There is a strong sense throughout that they are outsiders in the city of dreaming spires, a sense that’s reinforced within both Morse and Endeavour, which depicts young Endeavour Morse’s first murder case in Oxford. Assumptions are made about characters’ intelligence and knowledge base, suspects feint and parry, but usually Morse, Lewis, and Hathaway get their man (or, indeed, woman) in the end. The narrative strands linked by the three series are further serviced by a gorgeous score by Barrington Pheloung, who composed music for all three entries in what can be loosely deemed an Oxford crime trilogy.
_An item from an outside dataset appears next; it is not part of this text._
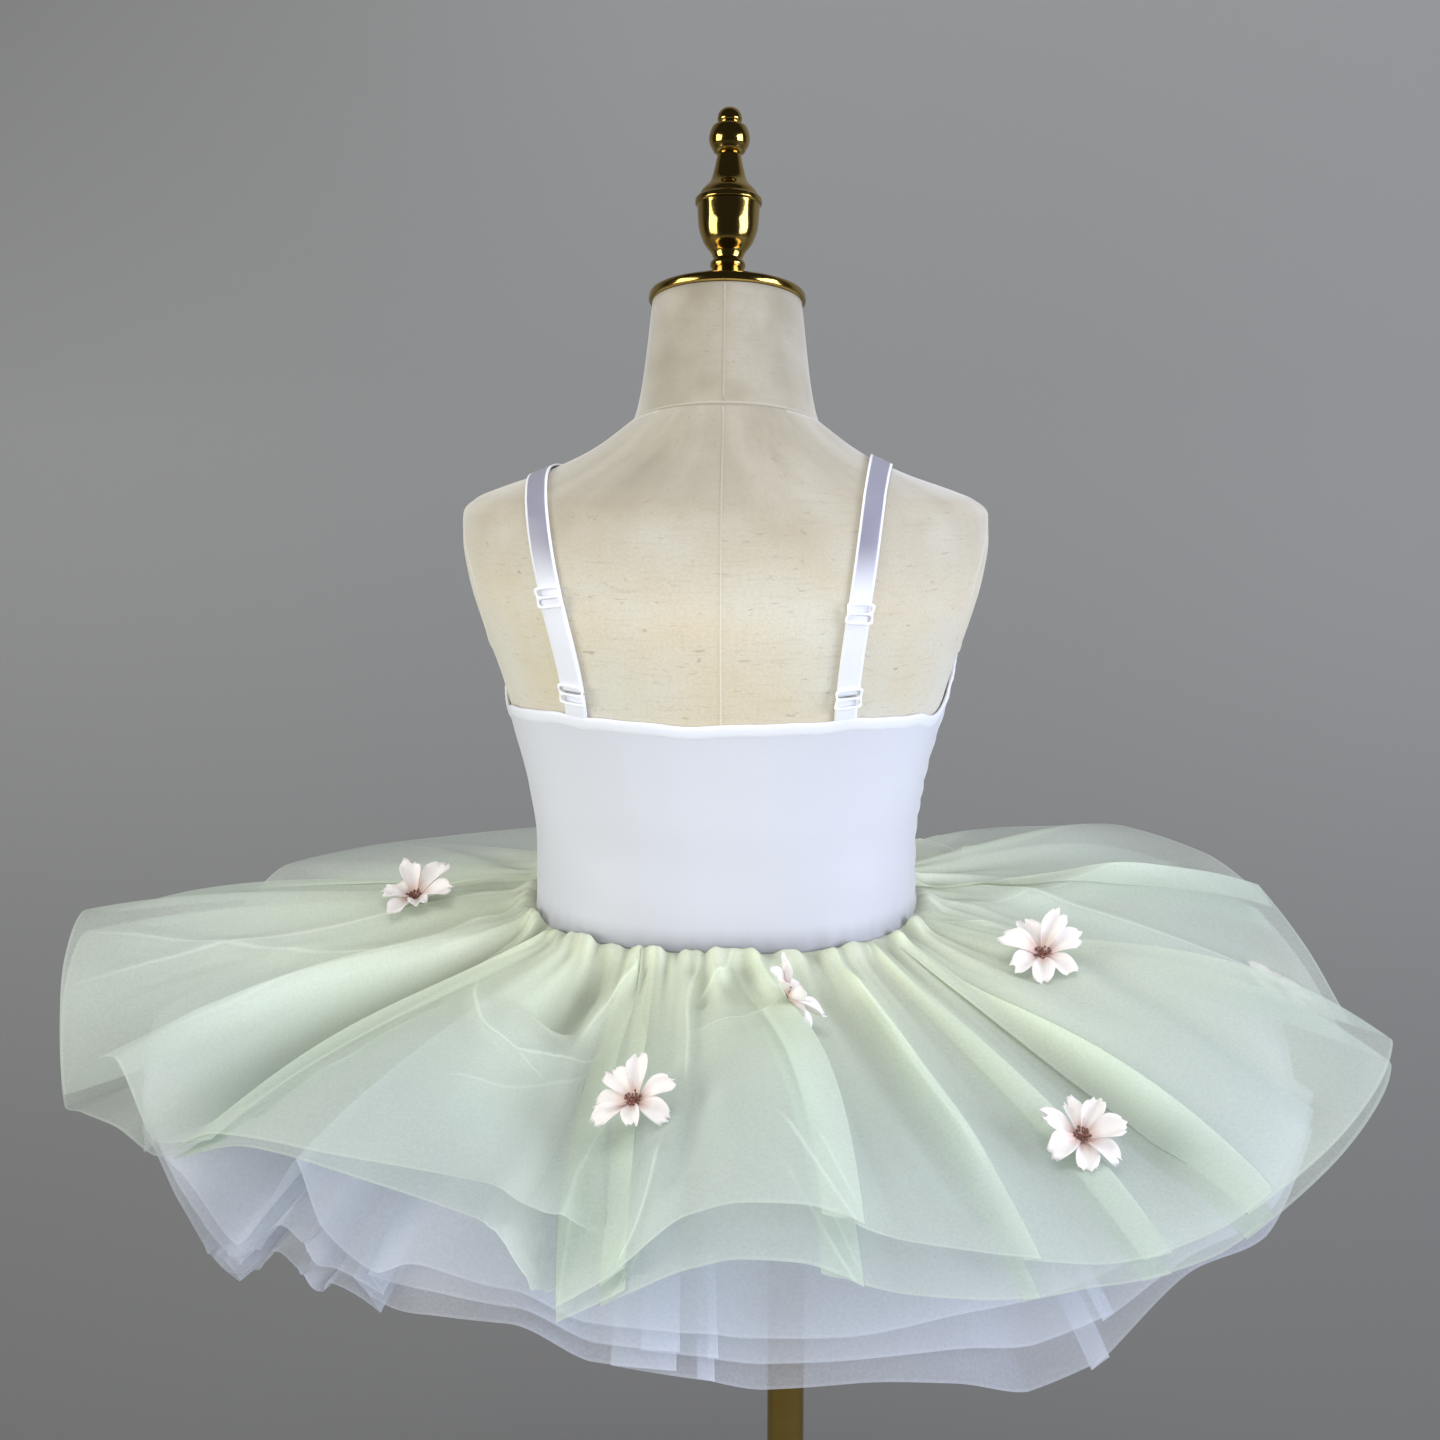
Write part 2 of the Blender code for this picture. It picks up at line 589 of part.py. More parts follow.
def slider(name, row, next_row):
    """Figure-eight slider lying on the strap: a plate with two windows."""
    width, height = SLIDER_SIZE
    bar = SLIDER_BAR
    window = (height - 3 * bar) / 2
    across = (0.0, bar, width - bar, width)
    along = (0.0, bar, bar + window, 2 * bar + window, height - bar, height)
    side = (row[2] - row[0]).normalized()
    run = (next_row[1] - row[1]).normalized()
    out = side.cross(run).normalized()
    if out.y > 0:
        out.negate()
    centre = row[1] + out * (STRAP_WALL + SLIDER_CLEARANCE)
    bm = loft(
        [[centre + side * (a - width / 2) + run * (b - height / 2) for a in across] for b in along],
        closed=False,
    )
    bar_area = (width - 2 * bar) * bar
    windows = [face for face in bm.faces if face.calc_area() > 1.2 * bar_area]
    bmesh.ops.delete(bm, geom=windows, context="FACES")
    return sheet(name, bm, "plastic_white", SLIDER_WALL, 1.0, centre - out)


def build_straps(torso):
    """Two straps with their tabs and sliders."""
    tree = surface_tree(torso)
    inside = Vector((BODY_X, 0, WAIST_HEIGHT + 0.10))
    for strap in STRAPS:
        rows = strap_rows(tree, strap)
        back = [row for row in rows if row[1].y < 0]
        low = round(strap.lower_slider * len(back))
        high = round(strap.upper_slider * len(back))
        tab_rows = rows[: low + 1]
        long_rows = rows[low:]
        run = (long_rows[1][1] - long_rows[0][1]).normalized()
        long_rows[0] = [point + run * 2 * GAP for point in long_rows[0]]
        ribbon(f"strap_tab_{strap.name}", sparse(tab_rows), inside)
        ribbon(f"strap_{strap.name}", sparse(long_rows), inside)
        slider(f"slider_low_{strap.name}", rows[low], rows[low + 1])
        slider(f"slider_high_{strap.name}", rows[high], rows[high + 1])


# ---- skirt -------------------------------------------------------------------------------------
class Skirt:
    """The lines that one fold table describes: plan position and height of every grid point."""

    def __init__(self, folds, rings, gather, start_height):
        self.rings = np.array(rings)
        self.places = self.columns(folds)
        self.parity = np.where(np.arange(len(self.places)) % 2, -1.0, 1.0)
        self.gather = gather
        read = {
            field: round_folds(folds, field, self.places)
            for field in ("reach", "drop", "arch", "under")
        }
        waist = round_folds(folds, "waist_deg", self.places, 360.0)
        hem = np.radians(round_folds(folds, "hem_deg", self.places, 360.0))
        middle = waist_middle()
        starts = [form_point(angle, start_height / MM, CLOTH_CLEARANCE) for angle in waist]
        start_x = np.array([p.x for p in starts])
        start_y = np.array([p.y for p in starts])
        end_x = middle.x + read["reach"] * MM * np.sin(hem)
        end_y = middle.y - read["reach"] * MM * np.cos(hem)
        v = self.rings[:, None]
        self.x = start_x + (end_x - start_x) * v
        self.y = start_y + (end_y - start_y) * v
        dip = np.array([seam_drop(angle) for angle in waist])
        puff = ARCH_SCALE * v * v * (1 - v)
        self.fall = (read["drop"] * v - read["arch"] * puff) * MM + dip * (1 - v)
        self.under = read["under"] * MM
        self.angle = np.unwrap(np.arctan2(self.x - middle.x, middle.y - self.y), axis=1)
        self.radius = np.hypot(self.x - middle.x, self.y - middle.y)

    @staticmethod
    def columns(folds):
        """A column on each fold line, and one between two lines that are far apart."""
        places = []
        for index, row in enumerate(folds):
            following = folds[(index + 1) % len(folds)]
            places.append(float(index))
            if (following.hem_deg - row.hem_deg) % 360.0 > WIDE_FOLD:
                places.append(index + 0.5)
        return np.array(places)

    def heights(self, layer, extra):
        """Heights of one layer: `layer` steps down at the seam, `extra` metres down on each ring."""
        v = self.rings[:, None]
        fading = np.interp(v, (0.0, NEAR_SEAM, 0.45), (0.0, 1.0, 0.0))
        gathers = self.gather * self.parity * fading
        return WAIST_HEIGHT - GAP - layer * LAYER_STEP * (1 - v) - self.fall - extra + gathers

    def floor_under(self, heights):
        """Height that the next layer stays below, further down where a fold's flank is steep."""
        run = np.hypot(self.x - np.roll(self.x, -1, 1), self.y - np.roll(self.y, -1, 1))
        slope = np.abs(heights - np.roll(heights, -1, 1)) / run
        steepest = np.maximum(slope, np.roll(slope, 1, 1))
        return heights - (TULLE_WALL + TULLE_AIR) * np.sqrt(1 + steepest ** 2)

    def height_at(self, heights, angle, radius):
        """Lowest height of a layer near places given round the middle of the waist."""
        turn = np.arange(0.0, math.tau, math.tau / 360)
        across = [
            (np.interp(turn, ring_angle, ring_radius, period=math.tau),
             np.interp(turn, ring_angle, ring_height, period=math.tau))
            for ring_angle, ring_radius, ring_height in zip(self.angle, self.radius, heights)
        ]
        radii = np.array([pair[0] for pair in across])
        levels = np.array([pair[1] for pair in across])
        nearest = np.round((angle % math.tau) / math.tau * 360).astype(int)
        lowest = [
            min(
                np.interp(r, radii[:, k % 360], levels[:, k % 360])
                for k in (centre - NEIGHBOUR, centre, centre + NEIGHBOUR)
            )
            for r, centre in zip(radius, nearest)
        ]
        return np.array(lowest)

    def build(self, name, heights, finish):
        """Make one layer's solid from its heights."""
        rows = [
            [Vector(point) for point in zip(xs, ys, zs)]
            for xs, ys, zs in zip(self.x, self.y, heights)
        ]
        bm = loft(rows)
        bmesh.ops.triangulate(bm, faces=bm.faces, quad_method="FIXED")
        return sheet(name, bm, finish, TULLE_WALL, -1.0, Vector((BODY_X, 0.0, 0.0)))


def build_skirt():
    """Two green layers over three white ones, each clear of the next."""
    green = Skirt(GREEN_FOLDS, GREEN_RINGS, GATHER_DEPTH, -SEAM_DIP - LAYER_STEP)
    v = green.rings[:, None]
    outer = green.heights(0, 0.0)
    under = np.minimum(green.heights(1, green.under * v ** 1.2), green.floor_under(outer))
    outer_obj = green.build("skirt_green_outer", outer, "tulle_green")
    green.build("skirt_green_under", under, "tulle_green")

    white = Skirt(WHITE_FOLDS, WHITE_RINGS, GATHER_DEPTH / 2, -SEAM_DIP - 5 * LAYER_STEP)
    w = white.rings[:, None]
    opening = np.minimum(w / NEAR_SEAM, 1.0)
    roof = np.array([
        green.height_at(green.floor_under(under), ring_angle, ring_radius)
        for ring_angle, ring_radius in zip(white.angle, white.radius)
    ])
    upper = np.minimum(white.heights(2, -white.under * w), roof - LAYER_CLEARANCE * opening)
    middle = np.minimum(white.heights(3, -0.55 * white.under * w), white.floor_under(upper))
    lower = np.minimum(white.heights(4, 0.0), white.floor_under(middle))
    white.build("skirt_white_upper", upper, "tulle_white")
    white.build("skirt_white_middle", middle, "tulle_white")
    white.build("skirt_white_lower", lower, "tulle_white")
    return outer_obj


# ---- flowers -----------------------------------------------------------------------------------
def flower_shape():
    """Rosette of petals with notches between, cupped upward, round its own Z axis."""
    inner, outer = [], []
    for k in range(2 * PETALS):
        angle = math.pi * k / PETALS
        out = Vector((math.cos(angle), math.sin(angle), 0.0))
        share, rise = (PETAL_NOTCH, PETAL_CUP[1]) if k % 2 else (1.0, PETAL_CUP[0])
        inner.append(out * FLOWER_CENTRE)
        outer.append(out * FLOWER_RADIUS * share + Vector((0.0, 0.0, rise)))
    bm = loft([inner, outer])
    middle = [e for e in bm.edges if e.is_boundary and e.verts[0].co.length < 2 * FLOWER_CENTRE]
    bmesh.ops.holes_fill(bm, edges=middle, sides=0)
    return bm


def flower_axis(normal, row):
    """Direction a flower faces: the cloth's own, leaned toward the row's body angle."""
    toward = math.radians(row.toward)
    level = Vector((math.sin(toward), -math.cos(toward), 0.0))
    along = (level - normal * level.dot(normal)).normalized()
    lean = math.radians(row.lean)
    return normal * math.cos(lean) + along * math.sin(lean)


def build_flowers(outer_obj):
    """Place the flowers on the outer layer, each lifted until it clears the cloth."""
    tree = surface_tree(outer_obj)
    middle = waist_middle()
    down = Vector((0, 0, -1))
    sky = WAIST_HEIGHT + 0.5
    for row in FLOWERS:
        angle = math.radians(row.angle)
        across = Vector((math.sin(angle), -math.cos(angle), 0.0)) * row.radius * MM
        place, normal, _, _ = tree.ray_cast(Vector((middle.x, middle.y, sky)) + across, down)
        facing = flower_axis(normal.lerp(-down, 0.4).normalized(), row)
        turn = Matrix.Rotation(math.radians(row.turn), 4, "Z")
        frame = facing.to_track_quat("Z", "Y").to_matrix().to_4x4()
        bm = flower_shape()
        bmesh.ops.transform(bm, matrix=Matrix.Translation(place) @ frame @ turn, verts=bm.verts)
        needed = 0.0
        for vert in bm.verts:
            for share in (0.5, 0.75, 1.0):
                point = place.lerp(vert.co, share)
                hit = tree.ray_cast(Vector((point.x, point.y, sky)), down)[0]
                if hit is not None:
                    needed = max(needed, hit.z - point.z)
        lift = Vector((0, 0, needed + FLOWER_CLEARANCE))
        bmesh.ops.translate(bm, vec=lift, verts=bm.verts)
        sheet(f"flower_{row.name}", bm, "petal_white", FLOWER_WALL, 1.0, place - facing)


def main():
    """Build the whole object."""
    clear_scene()
    build_stand()
    torso = build_form()
    build_bodice()
    build_straps(torso)
    outer = build_skirt()
    build_flowers(outer)


main()
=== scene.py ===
"""Child's ballet tutu on a limbless dress form: its cloth, flowers, form, stand and stage.

Frame: metres, +Z up, origin on the floor under the pole. The garment's back faces -Y. Angles run
round the body from the centre back, + toward +X. Tables are in millimetres and degrees, and
their heights are measured from the waist seam.
"""

import math
import random
from collections import namedtuple

import bmesh
import bpy
import numpy as np
from mathutils import Matrix, Vector
from mathutils.bvhtree import BVHTree


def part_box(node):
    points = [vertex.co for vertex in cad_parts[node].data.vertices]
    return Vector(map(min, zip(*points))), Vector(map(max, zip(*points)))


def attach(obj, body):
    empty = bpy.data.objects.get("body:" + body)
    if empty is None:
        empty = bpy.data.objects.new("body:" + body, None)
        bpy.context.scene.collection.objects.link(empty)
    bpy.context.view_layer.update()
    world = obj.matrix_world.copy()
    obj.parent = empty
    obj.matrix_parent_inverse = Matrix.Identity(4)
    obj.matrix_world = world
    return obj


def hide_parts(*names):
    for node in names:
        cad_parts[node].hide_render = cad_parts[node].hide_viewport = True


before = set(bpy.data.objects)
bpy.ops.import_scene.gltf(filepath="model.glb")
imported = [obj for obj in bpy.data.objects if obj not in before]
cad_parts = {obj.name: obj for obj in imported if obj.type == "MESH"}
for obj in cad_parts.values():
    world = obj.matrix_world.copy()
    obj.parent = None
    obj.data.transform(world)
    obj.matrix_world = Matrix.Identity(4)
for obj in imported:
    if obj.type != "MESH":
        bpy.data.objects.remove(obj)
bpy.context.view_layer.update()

bl_info = {
    "name": "Ballet tutu on a dress form",
    "version": (1, 0, 0),
    "blender": (4, 5, 0),
    "location": "View3D > Sidebar > Tutu",
    "description": "Builds the cloth, flowers, dress form, stand and stage of a child's tutu",
    "category": "Object",
}

MM = 0.001

# ---- sizes shared with the solids ------------------------------------------------------------
WAIST_HEIGHT = 0.625
BODY_X = -0.032
SEAM_DIP = 0.004
GARMENT_TURN = -4.5
NECK_TILT = 23.0
LAYER_STEP = 0.0022
STRAP_WIDTH = 0.0105
POLE_RADIUS = 0.0098
CLOTH_LIFT = 0.0010           # inside of the bodice, and of the skirt's seam, above the form
GAP = 0.0003                  # between pieces that meet

Section = namedtuple("Section", "height half_width half_depth forward tilt squareness")
TORSO = (
    Section(-150, 98, 85, 4, 0, 2.3),
    Section(-143, 104, 90, 4, 0, 2.3),
    Section(-100, 105, 90, 4, 0, 2.3),
    Section(-50, 101, 86, 6, 0, 2.3),
    Section(-15, 96.5, 81, 8, 0, 2.3),
    Section(12, 94.8, 78, 8, 0, 2.3),
    Section(36, 94.9, 76.5, 8, 0, 2.3),
    Section(62, 98, 76, 6, 0, 2.3),
    Section(92, 104.5, 77.5, 3, 0, 2.35),
    Section(122, 112, 80, 0, 0, 2.4),
    Section(148, 120.5, 81, -2, 1, 2.45),
    Section(172, 127, 78.5, -4, 2, 2.5),
    Section(190, 129.4, 74.5, -6, 4, 2.5),
    Section(203, 128.6, 69, -7, 6, 2.45),
    Section(209.8, 122.5, 64.5, -7, 8, 2.4),
    Section(215.2, 109, 60, -6, 10, 2.3),
    Section(221, 90, 55.5, -4, 14, 2.2),
    Section(231, 67, 50.5, -2, 18, 2.1),
    Section(243, 48.5, 46.5, 2, NECK_TILT, 2.0),
)
NECK = (
    Section(243.6, 46.4, 46.4, 2.2, NECK_TILT, 2.0),
    Section(252, 43.8, 43.8, 4.5, NECK_TILT, 2.0),
    Section(266, 41.2, 41.2, 8.0, NECK_TILT, 2.0),
    Section(284, 39.0, 39.0, 12.0, NECK_TILT, 2.0),
    Section(303, 36.9, 36.9, 16.0, NECK_TILT, 2.0),
)
Turned = namedtuple("Turned", "radius height sharp")
CAP_PROFILE = (
    Turned(0, 0, 1), Turned(37.4, 0, 1), Turned(38.6, 0.7, 0), Turned(38.8, 2.6, 0),
    Turned(38.2, 4.3, 1), Turned(37.2, 4.9, 1), Turned(35.0, 5.9, 0), Turned(27.0, 8.3, 0),
    Turned(18.0, 10.2, 0), Turned(12.0, 11.1, 0), Turned(0, 11.4, 0),
)
FINIAL_SEAT = 11.2            # mm above the cap's foot; the same height as in the solids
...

In a recent interview, Fox indicated that the upcoming seventh series of Lewis (sixth if you’re in the U.S.) could very well be their last because he and Whately didn’t want the show to begin to feel “samey.” Which is a shame if it ends up being true, because inasmuch as viewers may crave CSI, NCIS, and their brethren, television needs more subtle and engaging shows like this one, which blends together intoxicating mysteries with a deep and abiding appreciation for literature, music, and art. In the end, Lewis, it seems, is just as unique as Carroll’s mythical snark.